• **GIVEN TASK**: Using the data below, return the stretch from the line that contains "obj.matrix_world = world" through the line that contains "imported = [obj", both included, exactly as it stands and nothing beyond it.

##### GIVEN INFORMATION

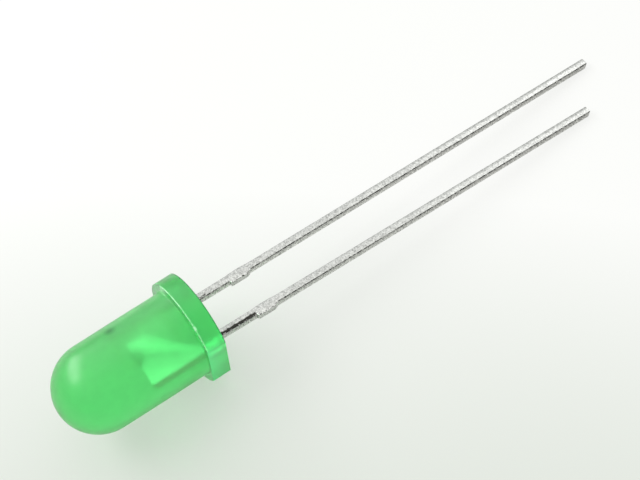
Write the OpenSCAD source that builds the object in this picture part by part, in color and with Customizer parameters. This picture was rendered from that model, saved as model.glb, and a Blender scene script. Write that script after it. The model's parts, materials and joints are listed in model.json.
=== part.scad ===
// Round 5 mm through-hole LED: a tinted epoxy body moulded round a stamped lead frame.
//
// Every piece is drawn as it stands on a circuit board, with the seating face at z = 0,
// the dome towards +z, and the cathode on the +x side. lie_down() then lays the whole
// part on a flat surface at z = 0, on the flange's rim and on both lead tips, with its
// dome towards -x and its leads towards +x.

/* [Epoxy body] */
// Diameter of the barrel just above the flange
barrel_d = 5.0; // [4.8:0.05:5.2]
// Height of the body, from the seating face to the top of the dome
body_h = 8.85; // [8.5:0.05:9.4]
// Height of the parallel part of the barrel, between the flange and the tapered part
land_h = 2.4; // [1.4:0.1:3]
// How much smaller the dome's diameter is than the barrel's, for the mould's draft
dome_shrink = 0.04; // [0.02:0.01:0.2]
// Diameter of the flange
flange_d = 6.0; // [5.7:0.05:6.1]
// Thickness of the flange
flange_t = 1.1; // [0.8:0.05:1.2]
// How far the cathode's flat on the flange stands outside the barrel's side
flat_proud = 0.1; // [0.02:0.01:0.15]
// Height of the collar of epoxy that has crept down each lead
creep_h = 0.2; // [0.1:0.02:0.3]

/* [Leads] */
// Distance between the centres of the two leads where they leave the epoxy
lead_pitch = 2.54; // [2.4:0.02:2.6]
// Width and thickness of the leads' square section
lead_w = 0.43; // [0.4:0.01:0.5]
// Length of the cathode lead below the seating face
cathode_len = 25.1; // [20:0.1:28]
// How much longer the anode lead is
anode_extra = 2.1; // [1:0.1:2.5]
// How far the cathode lead's tip leans out, away from the anode
cathode_lean = 0.65; // [0:0.05:0.8]
// How far the anode lead's tip leans in, towards the cathode
anode_lean = 0.45; // [0:0.05:0.6]
// Width of each lead where it leaves the epoxy
neck_w = 0.4; // [0.34:0.01:0.4]
// Distance from the seating face to the stub of the cut tie bar
stub_drop = 2.6; // [2.2:0.1:3]
// Length of the stub along the lead
stub_len = 1.3; // [0.8:0.1:1.6]
// How far the stub stands out of its lead, on the side towards the flange's flat
stub_proud = 0.12; // [0.05:0.01:0.2]
// How far the stub stands out on the other side, where the bar was sheared closer
stub_trim = 0.04; // [0.02:0.01:0.1]
// How much further the lead's tip reaches on its upper side, because the shear cuts at a slant
tip_slant = 0.1; // [0.05:0.01:0.25]

/* [Lead frame inside the epoxy] */
// Height of the cathode's plate, which carries the reflector cup
anvil_h = 4.15; // [3.8:0.05:4.4]
// How far the plate reaches past the body's axis, towards the anode
anvil_reach = 0.72; // [0.68:0.01:0.8]
// Height of the anode's post
post_h = 4.5; // [4.3:0.05:4.8]
// How far the anode's post steps outwards above its root
post_step = 0.12; // [0.04:0.01:0.18]
// Radius of the cup's mouth
cup_mouth_r = 0.38; // [0.34:0.01:0.42]
// Depth of the cup
cup_depth = 0.3; // [0.26:0.01:0.34]

/* [Chip and wire] */
// Width of the square chip
die_w = 0.26; // [0.2:0.01:0.3]
// Height of the chip
die_h = 0.22; // [0.16:0.01:0.26]
// Diameter of the gold wire
wire_d = 0.03; // [0.02:0.005:0.05]
// Height of the wire's loop above the anode's post
loop_h = 0.2; // [0.15:0.01:0.3]

/* [Hidden] */
$fn = 64;

// Epoxy body
barrel_r = barrel_d / 2;
flange_r = flange_d / 2;
flat_x = barrel_r + flat_proud;
dome_r = (barrel_d - dome_shrink) / 2;
dome_z = body_h - dome_r;
land_z = flange_t + land_h;
rim_round = 0.05;
foot_round = 0.08;
collar_r = neck_w / sqrt(2);
overcut = 1;
// The taper starts at the land's edge and touches the dome's circle without a kink
dome_rise = dome_z - land_z;
draft = atan2(barrel_r, dome_rise) - asin(dome_r / norm([barrel_r, dome_rise]));
tangent_r = dome_r * cos(draft);
tangent_z = dome_z + dome_r * sin(draft);

// Leads and frame
lead_x = lead_pitch / 2;
anode_len = cathode_len + anode_extra;
cathode_tip_x = lead_x + cathode_lean;
anode_tip_x = -lead_x + anode_lean;
stub_end = stub_drop + stub_len;
stub_slope = 0.25;
root_z = 0.6;
root_flare = 0.3;
knee_z = 1.5;
anvil_inner_z = 3.0;
frame_chamfer = 0.1;
post_chamfer = 0.14;
cup_floor_r = 0.23;
cup_wall = 0.08;
cup_boss_h = 0.5;
cup_boss_r = 0.24;
cup_floor_z = anvil_h - cup_depth;

// Chip and wire
glue_t = 0.02;
glue_h = 0.07;
glue_r = 0.21;
die_z = cup_floor_z + glue_t;
die_top = die_z + die_h;
wire_r = wire_d / 2;
knuckle_r = 1.03 * wire_r;
ball_r = 0.06;
ball_h = 0.05;
stitch = [0.12, 0.07, 0.02];
bend_r = 0.18;
bend_z = post_h + loop_h - bend_r;
wire_end_x = lead_x + post_step - 0.1;
// The wire's straight run touches the bend and ends on the anode's post
end_dx = wire_end_x - bend_r;
end_dz = bend_z - post_h - wire_r;
run_len = sqrt(pow(end_dx, 2) + pow(end_dz, 2) - pow(bend_r, 2));
run_slope = atan2(end_dz, end_dx) + asin(bend_r / norm([end_dx, end_dz]));

// Rest on a flat surface: the flange's rim, the cathode's tip and the anode's tip touch it.
// up_x and up_z are the upward direction's slopes in the standing frame, where up_y is 1.
side_ratio = -anode_extra / (cathode_tip_x - anode_tip_x);
tip_y = lead_w / 2;
tip_reach = cathode_len - tip_slant - side_ratio * (cathode_tip_x + lead_w / 2);
quad_a = pow(tip_reach, 2) - pow(flange_r * side_ratio, 2);
quad_b = tip_y * tip_reach;
quad_c = pow(tip_y, 2) - pow(flange_r, 2);
up_z = (sqrt(pow(quad_b, 2) - quad_a * quad_c) - quad_b) / quad_a;
up_x = side_ratio * up_z;
roll = -atan(up_x);
tilt = atan2(up_z, norm([1, up_x]));
// The part is then centred over the frame's origin
lift = flange_r * cos(tilt);
chord_half = sqrt(pow(flange_r, 2) - pow(flat_x, 2));
centre_x = ((anode_len - dome_z) * cos(tilt) - dome_r) / 2;
centre_y = (flange_r - flat_x * cos(roll) - chord_half * sin(roll)) / 2;

module lie_down() {
    translate([-centre_x, -centre_y, lift])
        rotate([0, tilt, 0])
            rotate([roll, 0, 0])
                rotate([90, 0, -90])
                    children();
}

// Half of the body's section, turned about the axis: flange, land, taper and dome
module body_section() {
    polygon([
        [0, 0], [flange_r, 0], [flange_r, flange_t], [barrel_r, flange_t],
        [barrel_r, land_z], [tangent_r, tangent_z], [0, tangent_z]
    ]);
    intersection() {
        translate([0, dome_z]) circle(dome_r);
        translate([0, tangent_z]) square([dome_r, dome_r]);
    }
    translate([barrel_r, flange_t]) inner_round(foot_round);
}

// Fills the corner at the origin, between the x and y axes, with a concave round
module inner_round(r) {
    difference() {
        square(r);
        translate([r, r]) circle(r);
    }
}

// Cuts the corner at the origin of a shape that lies towards -x and +y
module outer_round(r) {
    difference() {
        translate([-r, -overcut]) square([r + overcut, r + overcut]);
        translate([-r, r]) circle(r);
    }
}

module body_form() {
    difference() {
        rotate_extrude() difference() {
            body_section();
            translate([flange_r, 0]) outer_round(rim_round);
            translate([flange_r, flange_t]) mirror([0, 1]) outer_round(rim_round);
        }
        translate([flat_x, -flange_r, -overcut])
            cube([flange_d, flange_d, flange_t + 2 * overcut]);
    }
}

// Collar of epoxy round one lead, under the seating face
module creep_collar() {
    mirror([0, 0, 1]) rotate_extrude() {
        square([collar_r, creep_h]);
        translate([collar_r, 0]) inner_round(creep_h);
    }
}

module lens_body() {
    color([0.33, 0.82, 0.43, 0.6])
        difference() {
            union() {
                body_form();
                for (side = [-1, 1])
                    translate([side * lead_x, 0, 0]) creep_collar();
            }
            cathode_form();
            anode_form();
            led_die_form();
            die_attach_form();
            bond_wire_form();
        }
}

// Sheet of the frame's thickness, from an outline in x and z
module frame_sheet(outline) {
    rotate([90, 0, 0])
        linear_extrude(height = lead_w, center = true)
            polygon(outline);
}

// The +x side of a lead's outline, going down to the tip: the stub's end towards the epoxy
// is cut square there, and its other end slopes back to the lead
function proud_side(x, length) = [
    [x + neck_w / 2, root_z],
    [x + neck_w / 2, 0],
    [x + lead_w / 2, -stub_drop],
    [x + lead_w / 2 + stub_proud, -stub_drop],
    [x + lead_w / 2 + stub_proud, stub_slope - stub_end],
    [x + lead_w / 2, -stub_end],
    [x + lead_w / 2, -length]
];

// The -x side, where both of the stub's ends slope
function trimmed_side(x, length) = [
    [x - neck_w / 2, root_z],
    [x - neck_w / 2, 0],
    [x - lead_w / 2, -stub_drop],
    [x - lead_w / 2 - stub_trim, -stub_drop - stub_slope],
    [x - lead_w / 2 - stub_trim, stub_slope - stub_end],
    [x - lead_w / 2, -stub_end],
    [x - lead_w / 2, -length]
];

// Leans the part of an outline below the seating face over towards +x
function leaning(outline, slope) = [for (p = outline) [p.x - slope * min(p.y, 0), p.y]];

function reversed(list) = [for (i = [len(list) - 1 : -1 : 0]) list[i]];

// Takes the wedge off a lead's tip that the slanting shear leaves on its lower side
module shear_wedge(x, length) {
    translate([x, 0, -length])
        rotate([90, 0, 90])
            linear_extrude(height = 2 * lead_w, center = true)
                polygon([
                    [lead_w / 2, 0], [lead_w / 2, -overcut],
                    [-lead_w, -overcut], [-lead_w, 1.5 * tip_slant]
                ]);
}

module cathode_form() {
    flank = lead_x + lead_w / 2;
    outline = concat(
        reversed(proud_side(lead_x, cathode_len)),
        [
            [flank, root_z + root_flare],
            [flank, anvil_h - frame_chamfer],
            [flank - frame_chamfer, anvil_h],
            [frame_chamfer - anvil_reach, anvil_h],
            [-anvil_reach, anvil_h - frame_chamfer],
            [-anvil_reach, anvil_inner_z],
            [lead_x - lead_w / 2, root_z + root_flare]
        ],
        trimmed_side(lead_x, cathode_len)
    );
    difference() {
        union() {
            frame_sheet(leaning(outline, cathode_lean / cathode_len));
            translate([0, 0, anvil_h - cup_boss_h])
                cylinder(h = cup_boss_h, r1 = cup_boss_r, r2 = cup_mouth_r + cup_wall);
        }
        translate([0, 0, cup_floor_z])
            cylinder(h = 2 * cup_depth, r1 = cup_floor_r, r2 = 2 * cup_mouth_r - cup_floor_r);
        shear_wedge(cathode_tip_x, cathode_len);
    }
}

module cathode_lead() {
    color([0.78, 0.78, 0.77]) cathode_form();
}

module anode_form() {
    outer = -lead_x - lead_w / 2;
    inner = -lead_x + lead_w / 2;
    outline = concat(
        reversed(proud_side(-lead_x, anode_len)),
        [
            [inner, root_z + root_flare],
            [inner - post_step, knee_z],
            [inner - post_step, post_h],
            [outer - post_step + post_chamfer, post_h],
            [outer - post_step, post_h - post_chamfer],
            [outer - post_step, knee_z],
            [outer, root_z + root_flare]
        ],
        trimmed_side(-lead_x, anode_len)
    );
    difference() {
        frame_sheet(leaning(outline, anode_lean / anode_len));
        shear_wedge(anode_tip_x, anode_len);
    }
}

module anode_lead() {
    color([0.8, 0.8, 0.79]) anode_form();
}

module led_die_form() {
    translate([-die_w / 2, -die_w / 2, die_z]) cube([die_w, die_w, die_h]);
}

module led_die() {
    color([0.85, 0.8, 0.3]) led_die_form();
}

// Conductive glue: a low fillet on the cup's floor, with the chip set in it
module die_attach_form() {
    difference() {
        translate([0, 0, cup_floor_z]) cylinder(h = glue_h, r1 = glue_r, r2 = die_w / 2);
        led_die_form();
    }
}

module die_attach() {
    color([0.7, 0.7, 0.72]) die_attach_form();
}

// Ball on the chip, rise, bend, straight run, and the stitch on the anode's post
module bond_wire_form() {
    translate([0, 0, die_top]) cylinder(h = ball_h, r = ball_r);
    translate([0, 0, die_top]) cylinder(h = bend_z - die_top, r = wire_r);
    translate([-bend_r, 0, bend_z]) {
        rotate([90, 0, 0])
            rotate_extrude(angle = 90 + run_slope)
                translate([bend_r, 0]) circle(wire_r);
        // A hair wider than the wire, where the bend runs into the straight
        rotate([0, -run_slope, 0])
            translate([0, 0, bend_r]) sphere(knuckle_r);
    }
    translate([-wire_end_x, 0, post_h + wire_r])
        rotate([0, 90 - run_slope, 0])
            cylinder(h = run_len, r = wire_r);
    translate([-wire_end_x - stitch.x / 2, -stitch.y / 2, post_h]) cube(stitch);
}

module bond_wire() {
    color([0.95, 0.75, 0.3]) bond_wire_form();
}

lie_down() lens_body();
lie_down() cathode_lead();
lie_down() anode_lead();
lie_down() led_die();
lie_down() die_attach();
lie_down() bond_wire();
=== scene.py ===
import json
import math

import bmesh
import bpy
from mathutils import Matrix, Vector


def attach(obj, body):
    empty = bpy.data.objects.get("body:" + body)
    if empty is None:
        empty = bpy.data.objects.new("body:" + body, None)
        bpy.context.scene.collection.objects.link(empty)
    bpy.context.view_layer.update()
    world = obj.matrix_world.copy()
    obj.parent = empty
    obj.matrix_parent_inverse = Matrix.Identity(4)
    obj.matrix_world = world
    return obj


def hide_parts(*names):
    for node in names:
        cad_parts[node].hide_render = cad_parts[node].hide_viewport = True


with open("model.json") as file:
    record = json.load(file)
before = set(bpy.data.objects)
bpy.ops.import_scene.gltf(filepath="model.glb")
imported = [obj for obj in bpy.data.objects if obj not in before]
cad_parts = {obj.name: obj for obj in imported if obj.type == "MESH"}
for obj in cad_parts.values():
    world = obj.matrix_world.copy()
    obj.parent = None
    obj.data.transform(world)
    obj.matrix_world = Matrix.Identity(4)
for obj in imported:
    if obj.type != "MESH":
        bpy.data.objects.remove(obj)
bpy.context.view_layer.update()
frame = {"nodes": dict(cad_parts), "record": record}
mm = 0.001
tiny = 0.001 * mm  # points this close count as one
noiseMiddle = (0.3, 0.7)  # nearly all of a noise texture's values lie between these


def standingAxes():  # origin on the seating face, Z through the dome, X towards the cathode
    mounts = {mount["name"]: mount for mount in frame["record"]["mounts"]}
    origin = Vector(mounts["seating_face"]["pos_m"])
    dome = -Vector(mounts["seating_face"]["axis"]).normalized()
    side = origin - Vector(mounts["shoulder"]["pos_m"])
    cathodeWay = (side - dome * side.dot(dome)).normalized()
    turn = Matrix((cathodeWay, dome.cross(cathodeWay), dome)).transposed()
    return Matrix.Translation(origin) @ turn.to_4x4()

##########

• **TASK OUTPUT**:
    obj.matrix_world = world
    return obj


def hide_parts(*names):
    for node in names:
        cad_parts[node].hide_render = cad_parts[node].hide_viewport = True


with open("model.json") as file:
    record = json.load(file)
before = set(bpy.data.objects)
bpy.ops.import_scene.gltf(filepath="model.glb")
imported = [obj for obj in bpy.data.objects if obj not in before]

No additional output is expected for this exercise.